Secure the /etc/services file to prevent unauthorized editing. If this file is editable, crackers can use it to enable ports on your machine you have otherwise closed. To secure this file, type the following commands as root:
chown root.root /etc/services
chmod 0644 /etc/services
chattr +i /etc/services
This prevents the file from being renamed, deleted or having links made to it. TCP Protocol
These match options are available for the TCP protocol (-p tcp):
  • --dport — Sets the destination port for the packet.
    To configure this option, use a network service name (such as www or smtp); a port number; or a range of port numbers.
    To specify a range of port numbers, separate the two numbers with a colon (:).

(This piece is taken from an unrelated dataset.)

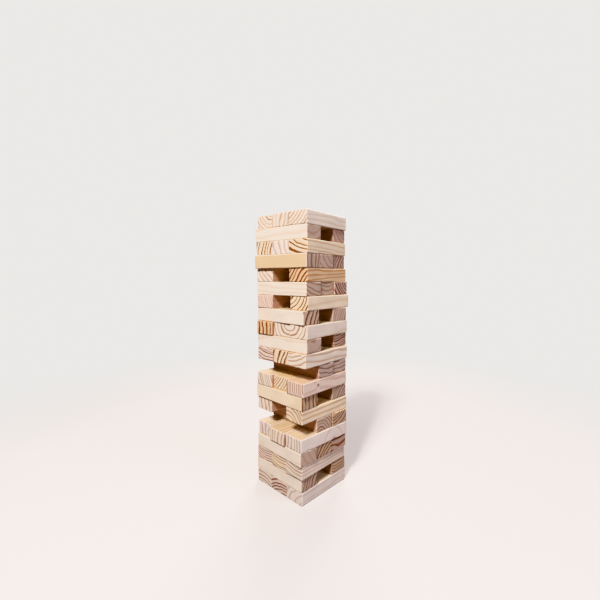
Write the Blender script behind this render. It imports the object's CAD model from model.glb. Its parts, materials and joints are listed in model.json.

For example: -p tcp --dport 3000:3200. The largest acceptable valid range is 0:65535.
    Use an exclamation point character (!) after the --dport option to match all packets that do not use that network service or port.
    To browse the names and aliases of network services and the port numbers they use, view the /etc/services file.
    The --destination-port match option is synonymous with --dport.
  • --sport — Sets the source port of the packet using the same options as --dport. The --source-port match option is synonymous with --sport.
  • --syn — Applies to all TCP packets designed to initiate communication, commonly called SYN packets. Any packets that carry a data payload are not touched.
    Use an exclamation point character (!) after the --syn option to match all non-SYN packets.
  • --tcp-flags <tested flag list> <set flag list> — Allows TCP packets that have specific bits (flags) set, to match a rule.
    The --tcp-flags match option accepts two parameters. The first parameter is the mask; a comma-separated list of flags to be examined in the packet. The second parameter is a comma-separated list of flags that must be set for the rule to match.
    The possible flags are:
    • ACK
    • FIN
    • PSH
    • RST
    • SYN
    • URG
    • ALL
    • NONE
    For example, an iptables rule that contains the following specification only matches TCP packets that have the SYN flag set and the ACK and FIN flags not set:
    --tcp-flags ACK,FIN,SYN SYN
    Use the exclamation point character (!) after the --tcp-flags to reverse the effect of the match option.
  • --tcp-option — Attempts to match with TCP-specific options that can be set within a particular packet. This match option can also be reversed with the exclamation point character (!).